Taylor series of infinitely differentiable function Suppose that $f$ is infinitely differentiable on an open interval that contains 0. Suppose that $f'(x)=2xf(x)$ and $f(0)=1$. Express $f$ as a Taylor series around 0. What is the radius of
convergence of this Taylor series? [Hint: Think of an exponential function.]
 A: A possibility, to get you started: (there are others, this one generalizes to other differential equations)
Write $f$ as a power series, with radius of convergence $R\in[0,\infty]$:
$$
f(x) = \sum_{n=0}^\infty a_n x^n, \qquad x\in(-R,R) \tag{1}
$$
and note that the assumption gives already $a_0 = f(0)=1$.

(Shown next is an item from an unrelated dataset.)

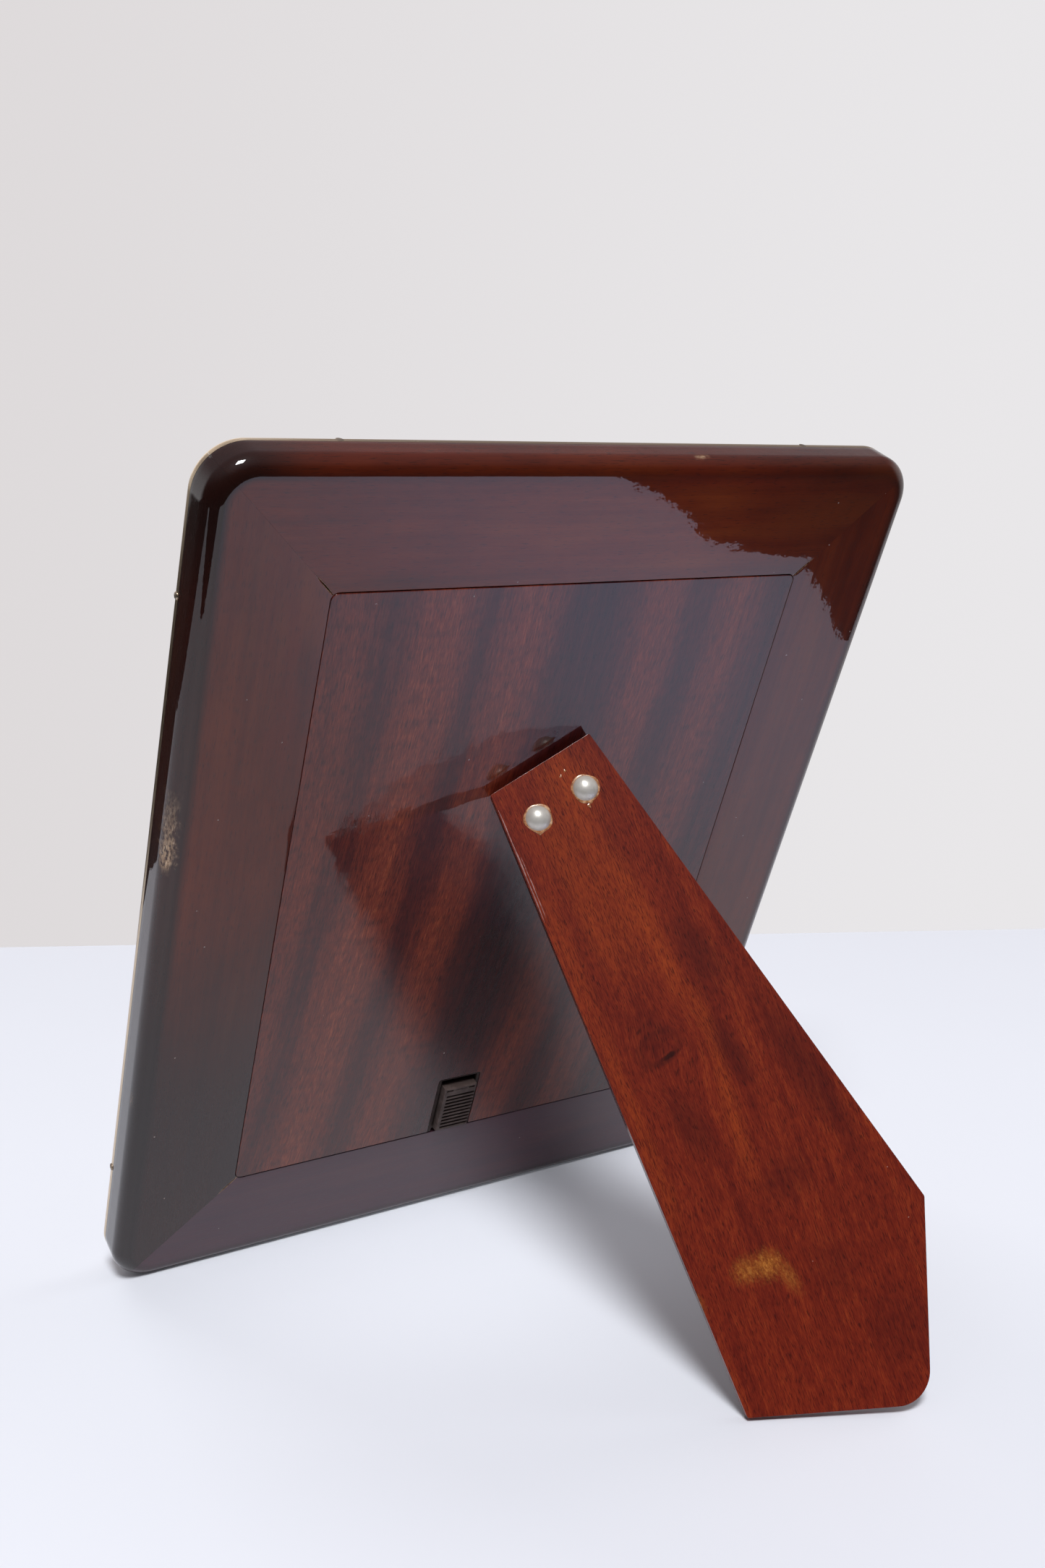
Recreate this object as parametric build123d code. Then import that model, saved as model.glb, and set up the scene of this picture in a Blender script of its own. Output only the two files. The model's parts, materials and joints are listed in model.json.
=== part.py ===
from build123d import *
import os
from math import acos, atan2, cos, degrees, hypot, radians, sin

# Easel-back picture frame. Everything is drawn in the frame's own plane first: x to the right
# as seen from behind, y up the frame, z out of the back, origin at the centre of the back face.
# stand() then leans the whole frame back on its strut, with +Z up and the picture facing -Y.

# Wooden frame (mm)
FRAME_W, FRAME_H = 225.0, 276.0
BORDER = 36.0
WOOD_DEPTH = 13.4
CORNER_R = 13.0
BACK_ROUND = 5.5
REBATE_DEPTH = 10.4
REBATE_R = 2.4

# Back panel and what lies in front of it
SEAM = 0.4
PANEL_W, PANEL_H = FRAME_W - 2 * BORDER - 2 * SEAM, FRAME_H - 2 * BORDER - 2 * SEAM
PANEL_R = 2.0
VENEER_T, CORE_T, LINING_T = 0.6, 4.0, 0.5
FILLER_T, PRINT_T, GLASS_T = 2.9, 0.3, 2.0
SHEET_INSET = 0.5

# Pressed metal front
COVER_T = 0.6
FLANGE = 3.2
FRONT_ROUND = 2.0
SIGHT_W, SIGHT_H = 140.0, 190.0
SLOPE_W, SLOPE_DROP = 10.0, 2.0

# Fixings
PIN_SHANK_R, PIN_HEAD_R, PIN_HEAD_T, PIN_LENGTH = 0.45, 1.1, 0.5, 7.0
PIN_FROM_FRONT = 2.0
PINS_UP_SIDE, PINS_ALONG_TOP = 97.0, 75.0
VNAIL_LEG, VNAIL_T, VNAIL_DEEP = 5.0, 0.5, 7.0
VNAIL_FROM_CORNER = (15.0, 29.0)
LOCATOR_R, LOCATOR_OUT, LOCATOR_IN, LOCATOR_SPAN = 1.0, 2.5, 8.0, 90.0
HOLE_GAP = 0.05

# Sliding catch
PAD_W, PAD_TOP, PAD_BOTTOM, PAD_PROUD = 12.0, -81.6, -100.0, 2.0
RECESS_W, RECESS_TOP, RECESS_DEPTH = 15.8, -78.6, 3.2
TRAY_T, TRAY_WALL, TRAY_LIP, TRAY_SUNK = 0.8, 0.6, 0.6, 0.15
CATCH_TRAVEL = 2.2
TONGUE_W, TONGUE_T, TONGUE_REACH = 8.0, 1.05, 1.8
RIB_COUNT, RIB_PITCH, RIB_GROOVE, RIB_DEEP = 10, 1.5, 0.75, 0.6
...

Now,from there  we get the expression of the power series for $f'$:
$$
f'(x) = \sum_{n=1}^\infty n a_n x^{n-1} = \sum_{n=0}^\infty (n+1) a_{n+1} x^{n}, \qquad x\in(-R,R) \tag{2}
$$
as well as that of $x\mapsto 2xf(x)$:
$$
2xf(x) = \sum_{n=0}^\infty 2a_n x^{n+1} = \sum_{n=1}^\infty 2a_{n-1} x^{n}, \qquad x\in(-R,R) \tag{3}
$$
But, since $f'(x)=2x f(x)$ for all $x$, if $R>0$ then we know from (2) and (3) that the coefficients (by unicity of Taylor series) must satisfy
$$
2a_{k-1} = (k+1)a_{k+1}, \qquad k\geq 1 \tag{4}
$$
along with the $a_0=1$ from before.
Compute the coefficients using (4), then check that indeed the corresponding radius of convergence will be positive.
A: If your aim is to solve indirectly using series:  let's try to find the $n$th derivative using the given relation$$f'(x)=2xf(x)$$
$$f'(0)=0$$
$$f''(x)=2xf'(x)+2f(x)\implies f''(0)=2$$
$$f'''(x)=2xf''(x)+4f'(x)\implies f'''(0)=0$$
$$f^{(4)}(x)=2xf'''(x)+6f''(x)\implies f^{(4)}(0)=12$$
$$f^{(5)}(x)=2xf^{(4)}(x)+8f'''(x)\implies f^{(5)}(0)=0$$
It seems like:
$$f^{(n)}(x)=2xf^{(n-1)}(x)+2(n-1)f^{(n-2)}(x)$$
This checks out for $n+1$. Then
$$f^{(n)}(0)=2(n-1)f^{(n-2)}(0)$$
If $n$ odd: $$f^{(2k+1)}(0)=2(2k)f^{(2k-1)}(0)=2(2k)\times\cdots\times f'(0)=0$$
If $n$ even  $$f^{(2k)}(0)=2(2k-1)f^{(2k-2)}=2(2k-1)2(2k-3)\times\cdots\times 2\times3\times 2\times 1 \times f(0)$$$$\boxed{\color{blue}{f^{(2k)}(0)=2^{k}\times (2k-1)!!}}$$
So that finally
\begin{equation}
f(x)=\sum_k f^{(2k)}(0)\underbrace{\frac{x^{2k}}{(2k)!}}_{\substack{\text{product of integers} \\
 \text{from $1$ to $2k$}}}=\sum_k 2^{k}\times \underbrace{(2k-1)!!}_{\text{product of odd integers}}\frac{x^{2k}}{\underbrace{(2k)!!}_{\substack{\text{product of}\\\text{integers of form}\\\text{2r}}}(2k-1)!!}\end{equation}
$$\color{blue}{f(x)=\sum_k\frac{x^{2k}}{k!}}$$
A: Hint...$\frac{f'(x)}{f(x)}=2x\Rightarrow \ln(f(x))=?$